> **Problem details**: Only the lines from the start up to and including the line containing "from mathutils import Matrix, Vector" should be repeated, word for word.

BEGIN

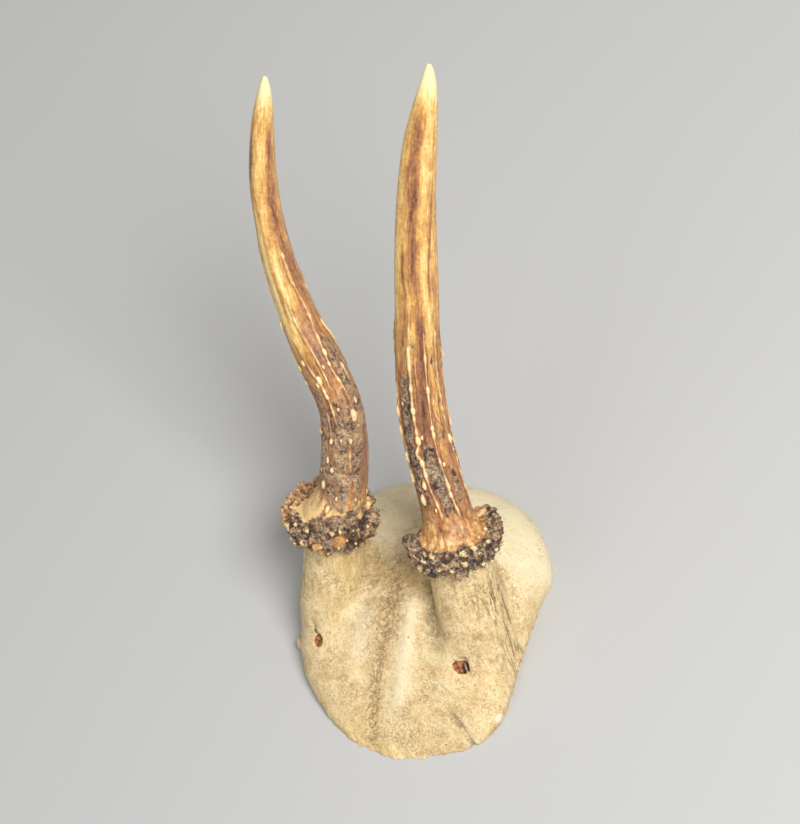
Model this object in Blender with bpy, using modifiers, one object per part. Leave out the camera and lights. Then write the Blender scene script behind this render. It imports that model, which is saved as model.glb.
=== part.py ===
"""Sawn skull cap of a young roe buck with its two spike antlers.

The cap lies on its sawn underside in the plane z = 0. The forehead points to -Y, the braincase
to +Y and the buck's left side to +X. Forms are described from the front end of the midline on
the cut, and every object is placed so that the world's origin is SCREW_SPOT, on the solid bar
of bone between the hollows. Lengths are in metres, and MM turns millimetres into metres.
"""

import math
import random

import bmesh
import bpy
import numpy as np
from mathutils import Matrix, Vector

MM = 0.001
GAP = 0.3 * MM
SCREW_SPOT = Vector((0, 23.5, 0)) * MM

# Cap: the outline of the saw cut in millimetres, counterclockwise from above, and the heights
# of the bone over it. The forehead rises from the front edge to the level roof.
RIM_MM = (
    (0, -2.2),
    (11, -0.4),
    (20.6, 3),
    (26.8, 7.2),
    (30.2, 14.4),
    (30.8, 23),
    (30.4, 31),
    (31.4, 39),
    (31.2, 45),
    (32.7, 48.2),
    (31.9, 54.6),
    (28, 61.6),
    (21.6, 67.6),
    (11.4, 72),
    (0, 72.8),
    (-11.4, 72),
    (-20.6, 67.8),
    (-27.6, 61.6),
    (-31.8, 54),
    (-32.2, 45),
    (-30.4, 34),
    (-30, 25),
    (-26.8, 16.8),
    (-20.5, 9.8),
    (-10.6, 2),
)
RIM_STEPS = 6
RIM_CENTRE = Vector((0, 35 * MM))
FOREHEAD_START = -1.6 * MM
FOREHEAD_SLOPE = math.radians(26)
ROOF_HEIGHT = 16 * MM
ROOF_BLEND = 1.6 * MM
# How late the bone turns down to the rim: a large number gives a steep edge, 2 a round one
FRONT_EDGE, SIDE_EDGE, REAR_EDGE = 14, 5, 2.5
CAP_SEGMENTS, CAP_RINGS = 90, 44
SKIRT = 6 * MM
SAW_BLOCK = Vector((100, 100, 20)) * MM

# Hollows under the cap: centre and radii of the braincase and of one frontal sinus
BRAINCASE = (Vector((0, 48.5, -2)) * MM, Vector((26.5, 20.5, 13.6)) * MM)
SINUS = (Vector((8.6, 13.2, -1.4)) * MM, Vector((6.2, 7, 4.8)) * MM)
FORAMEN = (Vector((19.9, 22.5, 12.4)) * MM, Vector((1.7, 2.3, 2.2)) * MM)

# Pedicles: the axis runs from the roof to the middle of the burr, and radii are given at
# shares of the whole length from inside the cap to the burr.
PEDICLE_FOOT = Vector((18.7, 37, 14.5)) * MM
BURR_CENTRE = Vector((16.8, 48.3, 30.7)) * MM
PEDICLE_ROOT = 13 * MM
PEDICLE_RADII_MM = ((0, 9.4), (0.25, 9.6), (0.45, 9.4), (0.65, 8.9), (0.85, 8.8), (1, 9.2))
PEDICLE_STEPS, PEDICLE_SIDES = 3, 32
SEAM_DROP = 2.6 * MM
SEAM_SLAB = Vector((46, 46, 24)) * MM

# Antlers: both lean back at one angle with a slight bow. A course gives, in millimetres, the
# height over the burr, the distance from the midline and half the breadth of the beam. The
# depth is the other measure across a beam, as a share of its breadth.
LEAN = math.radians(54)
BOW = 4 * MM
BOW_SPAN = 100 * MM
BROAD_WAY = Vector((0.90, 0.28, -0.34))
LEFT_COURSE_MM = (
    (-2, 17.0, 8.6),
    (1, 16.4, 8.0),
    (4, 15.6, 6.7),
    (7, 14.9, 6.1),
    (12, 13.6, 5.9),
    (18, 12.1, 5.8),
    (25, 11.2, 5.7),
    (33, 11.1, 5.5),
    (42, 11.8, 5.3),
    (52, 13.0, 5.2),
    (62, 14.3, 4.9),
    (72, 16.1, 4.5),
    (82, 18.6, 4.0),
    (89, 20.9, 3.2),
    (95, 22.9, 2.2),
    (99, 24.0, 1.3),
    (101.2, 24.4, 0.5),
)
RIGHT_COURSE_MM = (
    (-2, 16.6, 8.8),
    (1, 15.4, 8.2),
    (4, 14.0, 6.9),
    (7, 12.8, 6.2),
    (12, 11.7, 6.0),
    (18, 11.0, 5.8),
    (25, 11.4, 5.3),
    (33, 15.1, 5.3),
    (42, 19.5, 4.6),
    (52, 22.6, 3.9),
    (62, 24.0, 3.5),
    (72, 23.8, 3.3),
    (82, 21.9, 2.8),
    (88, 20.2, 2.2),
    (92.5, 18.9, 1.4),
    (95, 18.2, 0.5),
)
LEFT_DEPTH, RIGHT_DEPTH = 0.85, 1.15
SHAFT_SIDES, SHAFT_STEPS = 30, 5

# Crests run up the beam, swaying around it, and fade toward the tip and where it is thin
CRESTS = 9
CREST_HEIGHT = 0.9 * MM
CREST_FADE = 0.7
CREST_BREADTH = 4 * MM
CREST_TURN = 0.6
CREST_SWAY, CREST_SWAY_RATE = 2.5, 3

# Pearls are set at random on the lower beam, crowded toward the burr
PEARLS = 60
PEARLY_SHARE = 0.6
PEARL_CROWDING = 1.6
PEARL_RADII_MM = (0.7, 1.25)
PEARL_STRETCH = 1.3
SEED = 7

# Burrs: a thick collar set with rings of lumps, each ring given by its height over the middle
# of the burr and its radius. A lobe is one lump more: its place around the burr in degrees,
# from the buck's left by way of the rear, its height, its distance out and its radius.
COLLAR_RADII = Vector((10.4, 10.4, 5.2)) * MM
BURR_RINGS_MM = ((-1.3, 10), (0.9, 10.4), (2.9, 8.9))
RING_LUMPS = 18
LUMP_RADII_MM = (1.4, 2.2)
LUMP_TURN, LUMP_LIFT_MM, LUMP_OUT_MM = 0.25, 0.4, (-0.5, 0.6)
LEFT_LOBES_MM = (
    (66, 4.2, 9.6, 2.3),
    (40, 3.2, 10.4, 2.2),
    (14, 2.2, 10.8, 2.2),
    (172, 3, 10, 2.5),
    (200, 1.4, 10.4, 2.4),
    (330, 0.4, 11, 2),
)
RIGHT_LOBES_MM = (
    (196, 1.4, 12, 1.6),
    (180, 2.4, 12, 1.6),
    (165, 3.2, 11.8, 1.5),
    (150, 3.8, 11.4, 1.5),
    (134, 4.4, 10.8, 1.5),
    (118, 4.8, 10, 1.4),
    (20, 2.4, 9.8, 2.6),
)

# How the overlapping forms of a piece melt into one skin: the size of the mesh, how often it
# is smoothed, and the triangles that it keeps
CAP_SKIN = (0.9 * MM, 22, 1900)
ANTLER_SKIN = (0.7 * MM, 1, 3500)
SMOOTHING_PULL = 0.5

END

> **Output for this exercise**:
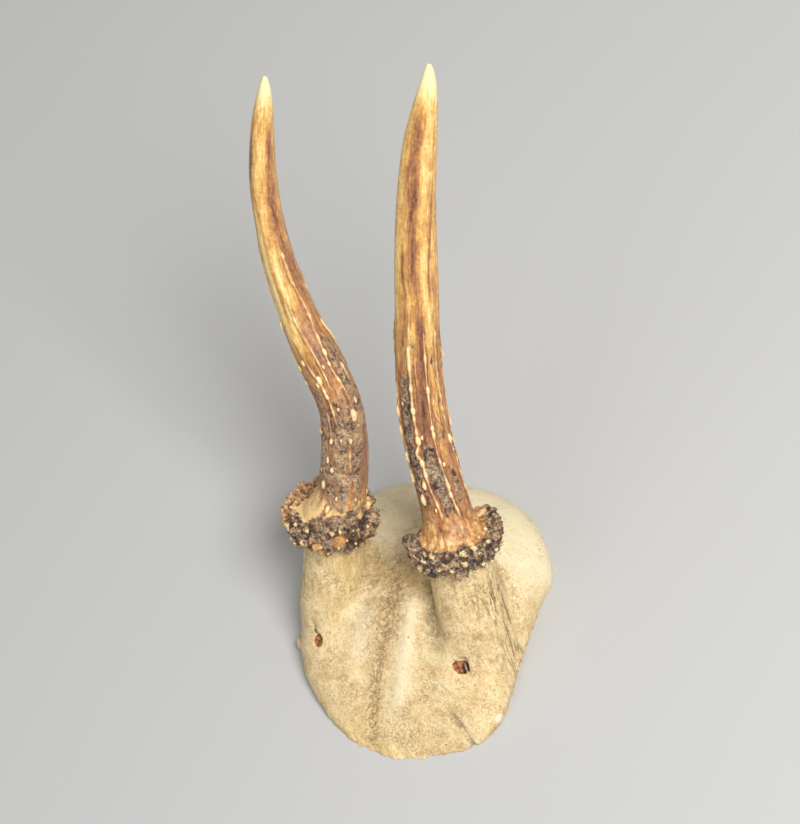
Model this object in Blender with bpy, using modifiers, one object per part. Leave out the camera and lights. Then write the Blender scene script behind this render. It imports that model, which is saved as model.glb.
=== part.py ===
"""Sawn skull cap of a young roe buck with its two spike antlers.

The cap lies on its sawn underside in the plane z = 0. The forehead points to -Y, the braincase
to +Y and the buck's left side to +X. Forms are described from the front end of the midline on
the cut, and every object is placed so that the world's origin is SCREW_SPOT, on the solid bar
of bone between the hollows. Lengths are in metres, and MM turns millimetres into metres.
"""

import math
import random

import bmesh
import bpy
import numpy as np
from mathutils import Matrix, Vector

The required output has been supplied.